L’arsenal est vaste, varié, et pensé pour favoriser l’expérimentation. Armes contondantes, lames courbes, outils rituels… chacune modifie non seulement la portée et la cadence des attaques, mais aussi la philosophie de votre approche. À cela s’ajoute une gestion d’inventaire rigoureuse, où les consommables et les objets curatifs deviennent des trésors à ne pas galvauder.
La singularité du gameplay réside dans le système de santé mentale, mécanique inspirée de Darkest Dungeon, qui enrichit l’expérience par une double vigilance constante : préserver votre corps, mais aussi votre esprit.
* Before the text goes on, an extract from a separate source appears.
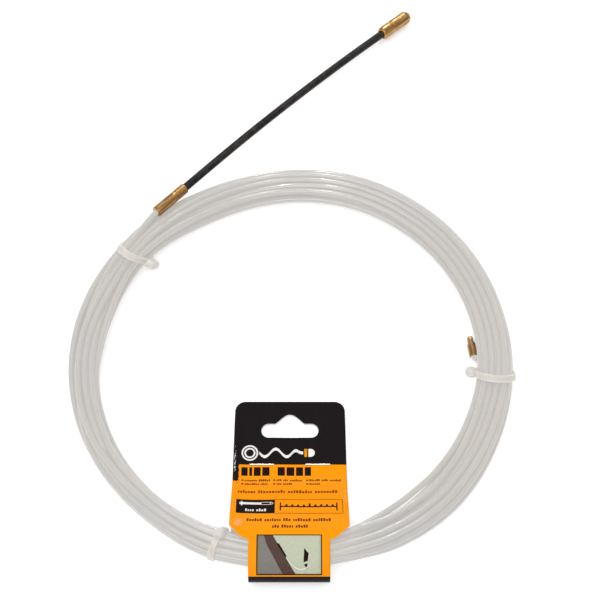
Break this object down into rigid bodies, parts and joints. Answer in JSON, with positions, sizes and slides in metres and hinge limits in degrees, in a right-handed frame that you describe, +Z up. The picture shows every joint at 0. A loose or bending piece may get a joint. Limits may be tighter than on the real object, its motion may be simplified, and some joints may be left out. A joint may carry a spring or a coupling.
{
  "type": "fish tape",
  "caption": "Hand-coiled milky nylon pulling tape held by cable ties, with a brass-tipped sprung leader, an eyelet end and a folded hang card.",
  "frame": {"origin": "bottom centre of the whole object's box, as it lies flat on a table", "axes": "+Z up, across the flat coil; -Y from the ring's middle towards the hang card's fold, so +Y is the way the leader points; +X to the right when seen from the card's side"},
  "size_m": [0.2128, 0.323, 0.0193],
  "materials": {
    "nylon_milky": "milky translucent, smooth extruded nylon",
    "tie_white": "natural moulded nylon, satin",
    "brass_polished": "polished, turned",
    "spring_black": "black-oxide close-wound wire",
    "card_orange_black": "printed orange and black, gloss varnish",
    "staple_steel": "bright galvanised wire"
  },
  "bodies": {
    "coil": {"tape_coil": "nylon_milky", "tape_lead": "nylon_milky", "tape_tail": "nylon_milky", "lead_ferrule": "brass_polished", "leader_spring_1": "spring_black", "tail_eyelet": "brass_polished", "tie_left": "tie_white", "tie_right": "tie_white", "tie_front": "tie_white"},
    "leader_2": {"leader_spring_2": "spring_black"},
    "leader_3": {"leader_spring_3": "spring_black"},
    "leader_4": {"leader_spring_4": "spring_black"},
    "leader_5": {"leader_spring_5": "spring_black"},
    "leader_6": {"leader_spring_6": "spring_black"},
    "leader_7": {"leader_spring_7": "spring_black"},
    "leader_8": {"leader_spring_8": "spring_black"},
    "leader_9": {"leader_spring_9": "spring_black", "leader_tip": "brass_polished"},
    "card": {"hang_card": "card_orange_black", "staple_left": "staple_steel", "staple_right": "staple_steel"}
  },
  "joints": [
    {"name": "leader_sway_1", "type": "hinge", "parent": "coil", "child": "leader_2", "pos_m": [-0.04369, 0.05383, 0.01147], "axis": [0.0453, 0.0507, 0.9977], "range_deg": [-12, 12], "stiffness_Nm_per_rad": 0.02},
    {"name": "leader_lift_1", "type": "hinge", "parent": "leader_2", "child": "leader_3", "pos_m": [-0.03279, 0.06594, 0.01038], "axis": [0.7384, -0.6743, 0], "range_deg": [0, 12], "stiffness_Nm_per_rad": 0.02},
    {"name": "leader_sway_2", "type": "hinge", "parent": "leader_3", "child": "leader_4", "pos_m": [-0.02171, 0.07791, 0.00937], "axis": [0.0407, 0.0433, 0.9982], "range_deg": [-12, 12], "stiffness_Nm_per_rad": 0.02},
    {"name": "leader_lift_2", "type": "hinge", "parent": "leader_4", "child": "leader_5", "pos_m": [-0.01045, 0.08972, 0.00844], "axis": [0.719, -0.695, 0], "range_deg": [0, 12], "stiffness_Nm_per_rad": 0.02},
    {"name": "leader_sway_3", "type": "hinge", "parent": "leader_5", "child": "leader_6", "pos_m": [0.00098, 0.10138, 0.00759], "axis": [0.0349, 0.0351, 0.9988], "range_deg": [-12, 12], "stiffness_Nm_per_rad": 0.02},
    {"name": "leader_lift_3", "type": "hinge", "parent": "leader_6", "child": "leader_7", "pos_m": [0.01257, 0.11287, 0.00682], "axis": [0.6991, -0.715, 0], "range_deg": [0, 12], "stiffness_Nm_per_rad": 0.02},
    {"name": "leader_sway_4", "type": "hinge", "parent": "leader_7", "child": "leader_8", "pos_m": [0.02433, 0.12421, 0.00613], "axis": [0.0287, 0.0273, 0.9992], "range_deg": [-12, 12], "stiffness_Nm_per_rad": 0.02},
    {"name": "leader_lift_4", "type": "hinge", "parent": "leader_8", "child": "leader_9", "pos_m": [0.03624, 0.13537, 0.00553], "axis": [0.6786, -0.7345, 0], "range_deg": [0, 12], "stiffness_Nm_per_rad": 0.02},
    {"name": "card_swing", "type": "hinge", "parent": "coil", "child": "card", "pos_m": [-0.00089, -0.14738, 0.0088], "axis": [1, 0, 0], "range_deg": [0, 180]}
  ],
  "couplings": [
    {"joint": "leader_sway_2", "follows": "leader_sway_1", "ratio": 1},
    {"joint": "leader_lift_2", "follows": "leader_lift_1", "ratio": 1},
    {"joint": "leader_sway_3", "follows": "leader_sway_1", "ratio": 1},
    {"joint": "leader_lift_3", "follows": "leader_lift_1", "ratio": 1},
    {"joint": "leader_sway_4", "follows": "leader_sway_1", "ratio": 1},
    {"joint": "leader_lift_4", "follows": "leader_lift_1", "ratio": 1}
  ]
}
La folie gagne du terrain à chaque affrontement prolongé, influant directement sur vos performances. Percevoir l’horreur du monde devient ainsi une malédiction tangible, intégrée à votre propre système de jeu. C’est une brillante extension thématique, qui donne du poids à l’ambiance autant qu’à la tactique.
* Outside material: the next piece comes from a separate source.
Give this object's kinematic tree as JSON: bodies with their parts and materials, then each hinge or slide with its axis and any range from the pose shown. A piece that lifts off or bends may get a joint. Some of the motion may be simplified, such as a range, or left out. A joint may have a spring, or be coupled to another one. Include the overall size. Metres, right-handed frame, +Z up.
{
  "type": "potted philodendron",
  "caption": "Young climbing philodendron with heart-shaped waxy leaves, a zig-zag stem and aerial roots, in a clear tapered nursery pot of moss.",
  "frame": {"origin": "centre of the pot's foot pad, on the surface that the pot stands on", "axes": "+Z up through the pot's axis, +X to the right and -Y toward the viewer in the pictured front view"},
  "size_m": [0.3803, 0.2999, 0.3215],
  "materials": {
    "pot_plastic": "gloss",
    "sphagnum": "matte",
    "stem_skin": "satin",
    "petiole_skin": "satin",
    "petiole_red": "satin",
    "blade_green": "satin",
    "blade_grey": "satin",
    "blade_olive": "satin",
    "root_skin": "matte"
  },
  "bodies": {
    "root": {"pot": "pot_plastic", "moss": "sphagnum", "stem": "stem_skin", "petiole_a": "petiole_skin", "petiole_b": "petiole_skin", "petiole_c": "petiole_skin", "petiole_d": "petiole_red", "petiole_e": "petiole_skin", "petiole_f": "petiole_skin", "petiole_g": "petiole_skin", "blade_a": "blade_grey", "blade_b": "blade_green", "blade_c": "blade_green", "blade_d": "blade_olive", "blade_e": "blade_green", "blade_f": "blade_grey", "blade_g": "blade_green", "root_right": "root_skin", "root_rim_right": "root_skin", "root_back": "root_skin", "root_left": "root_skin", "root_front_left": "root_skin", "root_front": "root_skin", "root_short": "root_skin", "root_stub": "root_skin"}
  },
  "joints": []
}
Chaque boss, incarnation putride d’un acolyte, s’impose comme un pic de tension, une rupture dans le rythme. Ces duels sont rudes, parfois inégaux, mais portés par une direction artistique marquante et des patterns mémorables. Leur rythme lent, presque cérémoniel, contraste avec la nervosité des affrontements de base, renforçant l’impression d’affronter des entités hors-normes.
Le monde semi-ouvert, lui, invite à l’exploration, mais sans carte pour vous guider. Ce choix audacieux alimente le sentiment de perdition, mais nuit parfois à la lisibilité des objectifs. L’absence de marchands ou de hubs reposants accentue cette austérité : vous êtes seul, toujours. L’économie interne du jeu repose donc entièrement sur la récupération, forçant à fouiller chaque recoin, quitte à errer longuement dans les mêmes zones pour quelques ressources.
Enfin, les quêtes secondaires, trop rares et peu développées, laissent une impression d’inachevé. Elles viennent étoffer l’univers de manière discrète, mais sans jamais enrichir réellement la progression.
Les pigments de l’effroi, les notes de la damnation
Le monde de Morbid: The Seven Acolytes est une fresque de souffrance peinte au couteau. Sa direction artistique, éclatante de laideur volontaire, convoque un imaginaire macabre où chaque texture semble imbibée de pus, de crasse et de chair déformée. Le pixel art y devient matière brute, tordu et exsangue, loin de toute nostalgie. C’est une esthétique de la décomposition ritualisée, où l’élégance n’est jamais recherchée, mais où le dégout est chorégraphié avec précision.
Chaque environnement — marécages gangrenés, temples sanglants, ruelles nécrosées — fonctionne comme une illustration de recueil interdit. La palette oscille entre les ocres malades, les verts toxiques et les noirs d’encre, accentuant la tension permanente. L’animation, certes sommaire, s’intègre parfaitement à cette atmosphère : elle ne cherche pas la fluidité, mais l’étrangeté visuelle.
Les créatures, quant à elles, sont d’un design grotesque fascinant. Boss difformes, humanoïdes décharnés, idoles impies : tout respire l’inconfort, tout évoque la fusion sacrilège entre biologie altérée et sorcellerie oubliée. Cette cohérence morbide forge un univers qui imprime la rétine, même après avoir posé la console.
Côté sonore, le jeu tisse un linceul auditif glaçant. Les ambiances bruitistes — cris étouffés, bruissements fétides, échos lointains — enveloppent le joueur d’un voile anxiogène constant. Les musiques, tantôt lancinantes, tantôt rituelles, surgissent par vagues, comme des invocations. Lors des boss, la bande-son se transforme en liturgie oppressante, renforçant le caractère cérémoniel des combats.
Le doublage est absent, mais la localisation française assure une lecture limpide de l’univers, malgré l’austérité volontaire des textes. Rien ne vient rompre la cohérence de cette immersion viscérale, pensée comme une descente ininterrompue vers l’innommable.